Esta práctica peligrosa estuvo muy presente en el Estallido y promovió una narrativa simplista en la que el daño sufrido por una persona o grupo se utilizó como justificación para infligir daño a otros, creando un ciclo de violencia revanchista. No sólo “Pelao Vade” abusó de este recurso estratégico. En lugar de abordar los conflictos de manera constructiva, el victimismo se usó como herramienta de legitimación de la división, mientras erosionaba la capacidad de la sociedad para encontrar soluciones pacíficas y justas al conflicto. Además, este relato desvirtuó el significado de ser víctima, trivializando el sufrimiento de aquellos que han experimentado verdaderas injusticias. Se debilitó así la confianza en las instituciones encargadas de proteger los derechos humanos.

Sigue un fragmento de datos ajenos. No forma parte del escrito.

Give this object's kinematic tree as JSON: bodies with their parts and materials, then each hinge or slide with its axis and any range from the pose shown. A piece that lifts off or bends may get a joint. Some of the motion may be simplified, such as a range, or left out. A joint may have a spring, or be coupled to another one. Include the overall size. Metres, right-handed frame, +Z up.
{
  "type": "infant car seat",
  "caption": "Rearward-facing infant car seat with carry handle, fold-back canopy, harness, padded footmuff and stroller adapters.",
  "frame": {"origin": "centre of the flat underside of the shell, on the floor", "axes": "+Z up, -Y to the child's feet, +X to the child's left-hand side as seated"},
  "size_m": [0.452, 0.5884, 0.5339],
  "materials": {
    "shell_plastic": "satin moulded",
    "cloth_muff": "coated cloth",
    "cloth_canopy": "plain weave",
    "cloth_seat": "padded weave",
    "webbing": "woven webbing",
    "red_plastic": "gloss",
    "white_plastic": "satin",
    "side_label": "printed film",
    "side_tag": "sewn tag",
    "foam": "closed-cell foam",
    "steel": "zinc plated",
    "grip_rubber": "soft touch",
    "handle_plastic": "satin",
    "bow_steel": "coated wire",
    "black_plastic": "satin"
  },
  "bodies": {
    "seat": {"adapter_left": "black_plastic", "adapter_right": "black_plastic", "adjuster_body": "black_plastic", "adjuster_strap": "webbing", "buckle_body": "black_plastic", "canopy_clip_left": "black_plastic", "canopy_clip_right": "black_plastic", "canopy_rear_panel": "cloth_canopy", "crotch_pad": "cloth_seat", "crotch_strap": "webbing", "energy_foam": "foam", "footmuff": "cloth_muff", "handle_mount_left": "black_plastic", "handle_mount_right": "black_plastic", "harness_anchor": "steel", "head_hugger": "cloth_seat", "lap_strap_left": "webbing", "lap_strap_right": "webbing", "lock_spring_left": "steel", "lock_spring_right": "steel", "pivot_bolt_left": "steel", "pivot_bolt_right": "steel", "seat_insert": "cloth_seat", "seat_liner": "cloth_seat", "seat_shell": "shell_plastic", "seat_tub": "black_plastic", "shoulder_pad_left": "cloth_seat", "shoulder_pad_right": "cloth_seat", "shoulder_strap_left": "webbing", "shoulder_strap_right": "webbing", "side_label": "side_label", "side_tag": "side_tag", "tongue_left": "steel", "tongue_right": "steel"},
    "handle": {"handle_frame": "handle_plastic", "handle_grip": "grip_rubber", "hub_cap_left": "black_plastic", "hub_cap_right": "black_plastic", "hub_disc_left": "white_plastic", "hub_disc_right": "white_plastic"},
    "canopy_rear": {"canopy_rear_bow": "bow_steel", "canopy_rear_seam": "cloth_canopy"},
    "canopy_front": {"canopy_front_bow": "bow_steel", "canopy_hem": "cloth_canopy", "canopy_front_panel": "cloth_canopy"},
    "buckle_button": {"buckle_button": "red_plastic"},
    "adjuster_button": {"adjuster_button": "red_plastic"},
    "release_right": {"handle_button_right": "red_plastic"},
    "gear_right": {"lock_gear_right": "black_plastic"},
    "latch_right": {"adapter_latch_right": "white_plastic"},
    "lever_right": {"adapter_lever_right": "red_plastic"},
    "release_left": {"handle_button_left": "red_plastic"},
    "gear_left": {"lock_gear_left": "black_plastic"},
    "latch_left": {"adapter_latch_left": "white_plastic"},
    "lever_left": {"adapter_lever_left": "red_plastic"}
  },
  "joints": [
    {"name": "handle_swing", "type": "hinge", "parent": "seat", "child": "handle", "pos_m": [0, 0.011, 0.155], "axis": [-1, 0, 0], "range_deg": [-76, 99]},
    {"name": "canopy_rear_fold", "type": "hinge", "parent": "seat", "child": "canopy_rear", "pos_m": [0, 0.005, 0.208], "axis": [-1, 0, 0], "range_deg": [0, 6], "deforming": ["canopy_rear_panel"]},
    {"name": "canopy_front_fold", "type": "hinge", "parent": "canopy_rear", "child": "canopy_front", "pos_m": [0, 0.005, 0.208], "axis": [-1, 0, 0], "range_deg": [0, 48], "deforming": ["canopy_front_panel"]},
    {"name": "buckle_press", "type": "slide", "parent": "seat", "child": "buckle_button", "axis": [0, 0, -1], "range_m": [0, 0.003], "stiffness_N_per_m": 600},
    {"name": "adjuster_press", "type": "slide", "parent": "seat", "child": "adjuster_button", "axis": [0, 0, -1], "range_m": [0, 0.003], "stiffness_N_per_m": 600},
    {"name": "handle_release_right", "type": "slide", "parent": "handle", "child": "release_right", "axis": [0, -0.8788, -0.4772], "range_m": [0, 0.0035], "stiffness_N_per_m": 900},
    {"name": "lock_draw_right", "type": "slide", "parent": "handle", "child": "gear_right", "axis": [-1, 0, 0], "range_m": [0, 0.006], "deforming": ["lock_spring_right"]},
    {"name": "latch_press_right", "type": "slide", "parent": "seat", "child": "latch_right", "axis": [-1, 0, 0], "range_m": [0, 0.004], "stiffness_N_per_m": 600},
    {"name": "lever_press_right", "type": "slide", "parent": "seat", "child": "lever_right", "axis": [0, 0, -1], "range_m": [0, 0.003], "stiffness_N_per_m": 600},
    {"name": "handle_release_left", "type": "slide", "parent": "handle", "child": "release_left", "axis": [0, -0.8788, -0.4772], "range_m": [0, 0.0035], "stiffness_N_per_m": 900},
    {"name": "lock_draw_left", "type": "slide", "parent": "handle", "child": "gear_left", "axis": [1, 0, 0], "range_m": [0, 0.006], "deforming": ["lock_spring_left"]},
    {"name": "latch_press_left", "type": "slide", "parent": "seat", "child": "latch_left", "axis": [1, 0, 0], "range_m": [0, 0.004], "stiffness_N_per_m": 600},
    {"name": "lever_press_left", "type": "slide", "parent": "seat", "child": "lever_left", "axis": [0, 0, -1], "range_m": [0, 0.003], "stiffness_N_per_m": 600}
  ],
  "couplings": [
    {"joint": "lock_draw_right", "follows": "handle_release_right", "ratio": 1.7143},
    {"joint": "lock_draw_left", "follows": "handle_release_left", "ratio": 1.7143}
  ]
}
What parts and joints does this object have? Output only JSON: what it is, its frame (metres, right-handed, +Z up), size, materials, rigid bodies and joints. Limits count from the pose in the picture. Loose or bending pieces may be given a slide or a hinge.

En lo estrictamente académico, se sobreinterpretó el carácter estructural de las motivaciones colectivas que llevaron al estallido social del 18 de octubre, y se subinterpretaron otros factores, como la penetración y uso estratégico de estos acontecimientos por parte de actores ilícitos como el narco y del lumpen. Esta dimensión se rechazó en esos días, como una estrategia de despolitización de lo que estaba ocurriendo y una manera de denigración de las legítimas reivindicaciones de la ciudadanía. Se ha necesitado un tiempo para que este aspecto se pueda advertir y reconocer, sin que eso implique abandonar el estudio de las reclamaciones de fondo, que siguen manteniendo su plena vigencia.

Finalmente, se debe revisar cierto “angelismo político” que penetró en la izquierda durante ese período. Esa es una postura idealista o ingenua sobre la naturaleza de la política, en la que se persigue un ideal de pureza moral o de integridad absoluta, sin considerar las realidades complejas, las limitaciones o las imperfecciones inherentes a este campo de la vida humana. Esta actitud suele llevar a rechazar cualquier forma de compromiso, negociación o pragmatismo que se perciba como “manchar” esos ideales.

El escándalo que generó en diversos sectores el acuerdo del 15 de noviembre de 2019 fue una muestra de esta actitud. En transcurso del estallido se extendió un clima que tendió a ver la política en términos binarios de “bien” y “mal”, rechazando cualquier situación que implicara dilemas éticos o concesiones. De allí que se diera a los independientes un aura de superioridad moral sobre los militantes de partidos, no justificada. Hoy se necesita revalorizar la ética de la responsabilidad, en el sentido weberiano, ya que la política, por su propia estructura, requiere de acuerdos y de trabajar con quienes piensan de manera diferente para lograr objetivos comunes.

Estas observaciones no agotan la revisión crítica de lo sucedido hace casi cinco años en el estallido social. Es necesario profundizar este debate, incorporar más elementos en el análisis y escapar de los “consensos” fáciles y complacientes. Dudo que se pueda lograr un acuerdo general sobre lo que aconteció en ese período. Será el debate de los historiadores el que subsane lo que no es posible alcanzar en el debate político. Pero al menos, la experiencia de estos años nos debería llevar a una forma de ética mínima para actuar en la esfera cívica, que nos permita enfrentar futuras crisis desde un respeto más acentuado a los derechos humanos, entendiendo que el principio de legalidad le es inseparable. Octubre sigue siendo una pregunta abierta, que nos cuestiona como sociedad, y nadie puede sentirse ajeno a sus cuestionamientos.